# What you should do
Copy out lines with the word "imported" from the material that follows.

# Data extract
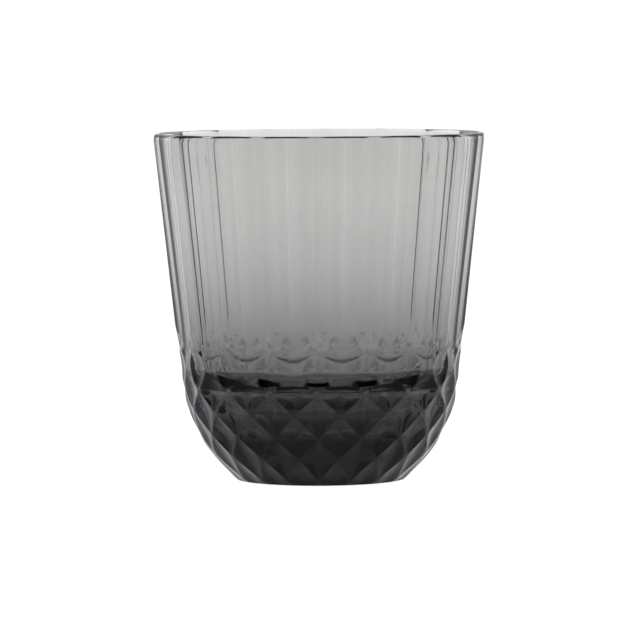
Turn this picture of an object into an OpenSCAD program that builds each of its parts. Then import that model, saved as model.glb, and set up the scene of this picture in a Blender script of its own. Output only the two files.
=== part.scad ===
// Low whiskey tumbler in pressed glass: shallow vertical flutes above a lattice
// of shallow diamond dishes, on a narrow flat base, with a smooth rounded cavity.
// A thin smoke-grey film covers the outside from just above the base to just
// below the bare lip.
// Frame: +Z up, origin at the centre of the underside, one flute facing +X.

/* [Overall] */
// Overall height
height = 92; // [86:0.5:98]
// Radius of the ridges between the flutes at the lip
rim_r = 44.5; // [43.5:0.1:45.5]
// Inward taper of the wall for each millimetre of depth
wall_taper = 0.1106; // [0.108:0.0002:0.113]

/* [Wall and cavity] */
// Wall thickness at the ridges, and so the width of the round lip
wall_t = 2.2; // [2:0.1:2.6]
// Height of the cavity floor above the underside
floor_z = 25.5; // [25:0.5:28]
// Radius of the rounded corner at the bottom of the cavity
floor_round = 6; // [5:0.5:8]

/* [Flutes and lattice] */
// Depth of each flute below a flat panel
flute = 0.3; // [0.1:0.05:0.5]
// Height at which the ridges between the flutes end in cusps
cusp_z = 41.6; // [41.4:0.1:42.2]
// Depth of the diamond dishes below the ridges around them, in the widest row
dish = 0.92; // [0.6:0.02:1]

/* [Base] */
// Radius of the edge that the glass stands on
foot_r = 22.4; // [21.8:0.1:23]
// Depth of the shallow hollow under the base
punt_depth = 0.7; // [0.4:0.1:1]
// Radius of the shallow hollow under the base
punt_r = 18; // [16:0.5:19]

/* [Smoke film] */
// Drawn thickness of the film
film_t = 0.12; // [0.1:0.01:0.16]
// Lowest edge of the film above the underside
film_lo = 0.6; // [0.4:0.1:1]
// Bare height left below the top of the lip
film_bare = 1.3; // [1.3:0.1:4]

/* [Hidden] */
$fn = 96;
sides = 18;
pitch = 360 / sides;
cols = sides * 6;
lip_r = wall_t / 2;
bond = 0.01;
// Ridge crossings of the lattice from the shoulder down: height and radius.
// They alternate between the ridges and the middles of the flutes above.
CROSS = [[36.3, 37.87], [30.9, 37.34], [24.7, 36.40], [19.3, 35.38], [13.0, 32.62], [7.4, 29.45], [0.93, 23.42]];

function edge_r(z) = rim_r - wall_taper * (height - z);

// 0 in the middle of a flute and 1 at its sides
function side_of(a) = abs(a - pitch * round(a / pitch)) / (pitch / 2);

function flute_r(a, z) = let (x = side_of(a))
    edge_r(z) * cos(pitch / 2) / cos(x * pitch / 2) - flute * (1 - x * x);

// The smooth form that all the ridges of the lattice lie on
function slope_at(i) = i == 0 ? 0.2 : let (p = CROSS[i - 1], q = CROSS[min(i + 1, 6)]) (p[1] - q[1]) / (p[0] - q[0]);
function gap_at(z) = len([for (k = [1 : 5]) if (z < CROSS[k][0]) 1]);
function env_r(z) = z > CROSS[0][0] ? CROSS[0][1] + 0.2 * (z - CROSS[0][0]) :
    z < CROSS[6][0] ? CROSS[6][1] + slope_at(6) * (z - CROSS[6][0]) :
    let (i = gap_at(z), lo = CROSS[i + 1], hi = CROSS[i], h = hi[0] - lo[0], t = (z - lo[0]) / h)
    (2 * pow(t, 3) - 3 * t * t + 1) * lo[1] + (pow(t, 3) - 2 * t * t + t) * h * slope_at(i + 1)
    + (3 * t * t - 2 * pow(t, 3)) * hi[1] + (pow(t, 3) - t * t) * h * slope_at(i);

// The diamonds: shallow dishes between two families of ridges, which lie at
// the odd numbers of u + v and u - v
function off_even(p) = p - 2 * round(p / 2);
function lattice_r(a, z) = z > 36.6 ? 1000 :
    let (i = gap_at(z), lo = CROSS[i + 1], hi = CROSS[i], v = i + 1 - (z - lo[0]) / (hi[0] - lo[0]),
         u = a / (pitch / 2), p = off_even(u + v), q = off_even(u - v),
         fade = 1 - 0.65 * max(0, min(1, (z - 33.6) / 3)))
    env_r(z) - dish * env_r(z) / 37.3 * fade * (1 - p * p) * (1 - q * q);

// The shoulder leans in faster than the wall, between the flutes and the diamonds
function shoulder_r(a, z) = z > cusp_z || z < 31.5 ? 1000 :
    let (x = side_of(a), ridge = env_r(z) + (z < 36.3 ? 0.03 : 0), low = z > 36.4 ? ridge - 0.42 : 37.43)
    ridge + min(low - ridge, 0) * (1 - pow(x, 1.2 + 0.8 * max(0, min(1, (z - 34.4) / 2))));

function lip_out_r(z) = z < height - lip_r ? 1000 :
    edge_r(height - lip_r) - lip_r + sqrt(max(0, pow(lip_r, 2) - pow(z - height + lip_r, 2)));

function foot_cut_r(z) = z > 2 ? 1000 : foot_r + 1.1 * z;

// The outside surface
function outside_r(a, z) = z > cusp_z + 0.01 ? min(flute_r(a, z), lip_out_r(z)) :
    min(flute_r(a, z), shoulder_r(a, z), foot_cut_r(z), lattice_r(a, z));

LATTICE = concat(
    [for (i = [6 : -1 : 1]) for (k = [0 : 2]) CROSS[i][0] + (CROSS[i - 1][0] - CROSS[i][0]) * k / 3],
    [for (k = [0 : 3]) CROSS[0][0] + (cusp_z - CROSS[0][0]) * k / 4]);
LEVELS_GLASS = concat([0], LATTICE,
    [cusp_z, height - lip_r, height - 0.72, height - 0.36, height - 0.1, height]);
LEVELS_FILM = concat([film_lo], LATTICE, [cusp_z, height - film_bare]);

function ring(z, drop) = [for (i = [0 : cols - 1]) let (a = i * 360 / cols, r = outside_r(a, z) - drop)
    [r * cos(a), r * sin(a), z]];

function spot(i, z) = let (a = i * 360 / cols, r = outside_r(a, z)) [r * cos(a), r * sin(a), z];

// How far the middle of a straight line between two points lies off the surface
function miss(p, q) = let (m = (p + q) / 2) abs(norm([m[0], m[1]]) - outside_r(atan2(m[1], m[0]), m[2]));

// Triangles between ring j and the next, each quad split the way that lies nearer the surface
function band(levels, j, base, flip) = [for (i = [0 : cols - 1])
    let (n = (i + 1) % cols, a = base + j * cols + i, b = base + j * cols + n, c = a + cols, d = b + cols,
         s = levels[j] > cusp_z - 0.01 ? true :
             miss(spot(i, levels[j]), spot(n, levels[j + 1])) <= miss(spot(n, levels[j]), spot(i, levels[j + 1])))
    each s ? (flip ? [[a, b, d], [a, d, c]] : [[a, d, b], [a, c, d]])
           : (flip ? [[a, b, c], [b, d, c]] : [[a, c, b], [b, c, d]])];

// A closed solid inside a stack of rings
module stack(levels, drop) {
    n = len(levels);
    polyhedron(
        points = [for (z = levels) each ring(z, drop)],
        faces = concat([for (j = [0 : n - 2]) each band(levels, j, 0, false)],
            [[for (i = [0 : cols - 1]) i]],
            [[for (i = [0 : cols - 1]) n * cols - 1 - i]]),
        convexity = 6);
}

// A closed shell between two stacks of rings
module shell(levels, drop_out, drop_in) {
    n = len(levels);
    m = n * cols;
    polyhedron(
        points = concat([for (z = levels) each ring(z, drop_out)], [for (z = levels) each ring(z, drop_in)]),
        faces = concat([for (j = [0 : n - 2]) each band(levels, j, 0, false)],
            [for (j = [0 : n - 2]) each band(levels, j, m, true)],
            [for (i = [0 : cols - 1]) let (k = (i + 1) % cols) each [[i, k, m + k], [i, m + k, m + i]]],
            [for (i = [0 : cols - 1]) let (k = (i + 1) % cols, o = (n - 1) * cols)
                each [[o + i, m + o + k, o + k], [o + i, m + o + i, m + o + k]]]),
        convexity = 8);
}

// The smooth tapered cavity, with a rounded bottom and the inner half of the lip
module cavity() {
    top_r = edge_r(height - lip_r) - film_t - wall_t;
    low_z = floor_z + floor_round;
    low_r = 35.75 - 0.1165 * (39.5 - low_z);
    rotate_extrude() difference() {
        union() {
            polygon([
                [0, floor_z], [low_r - floor_round, floor_z], [low_r, low_z],
                [top_r, height - lip_r], [top_r + lip_r, height - lip_r], [top_r + lip_r, height + 2], [0, height + 2]
            ]);
            intersection() {
                translate([low_r - floor_round, low_z]) circle(r = floor_round);
                translate([0, floor_z - 1]) square([low_r + 1, floor_round + 1]);
            }
        }
        translate([top_r + lip_r, height - lip_r + 0.03]) circle(r = lip_r);
    }
}

// The shallow hollow under the base
module punt() {
    translate([0, 0, -1]) cylinder(r1 = punt_r + 1.5, r2 = punt_r - 1, h = 1 + punt_depth);
}

module glass_body() {
    color([0.75, 0.76, 0.77, 0.5]) difference() {
        stack(LEVELS_GLASS, film_t + bond);
        cavity();
        punt();
    }
}

module smoke_film() {
    color([0.25, 0.26, 0.27, 0.7]) shell(LEVELS_FILM, 0, film_t);
}

glass_body();
smoke_film();
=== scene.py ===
import math

import bpy
import numpy as np
from mathutils import Matrix, Vector


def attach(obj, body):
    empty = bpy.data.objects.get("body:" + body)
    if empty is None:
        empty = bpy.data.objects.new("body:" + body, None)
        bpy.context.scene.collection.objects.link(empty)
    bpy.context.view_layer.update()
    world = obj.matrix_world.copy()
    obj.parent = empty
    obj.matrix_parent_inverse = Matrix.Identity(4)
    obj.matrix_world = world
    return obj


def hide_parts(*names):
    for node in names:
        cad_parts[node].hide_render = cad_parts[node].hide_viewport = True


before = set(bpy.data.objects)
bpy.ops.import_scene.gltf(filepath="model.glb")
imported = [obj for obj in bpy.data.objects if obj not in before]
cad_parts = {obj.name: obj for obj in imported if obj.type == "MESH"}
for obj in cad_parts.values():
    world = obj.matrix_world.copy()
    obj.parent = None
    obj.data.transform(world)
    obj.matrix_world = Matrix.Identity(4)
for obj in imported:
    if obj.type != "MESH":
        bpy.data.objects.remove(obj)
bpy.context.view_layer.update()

# ---------------------------------------------------------------- the outside form, in mm
H, RIM_R, TAPER, CUSP_Z = 92.0, 44.5, 0.1106, 41.6
WALL_T = 2.2
LIP_R = WALL_T / 2
FLOOR_Z, FLOOR_ROUND, LOW_R = 25.5, 6.0, 34.82
PITCH = math.radians(20.0)
FLUTE = 0.3
DISH = 0.92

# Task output
imported = [obj for obj in bpy.data.objects if obj not in before]
cad_parts = {obj.name: obj for obj in imported if obj.type == "MESH"}
for obj in imported:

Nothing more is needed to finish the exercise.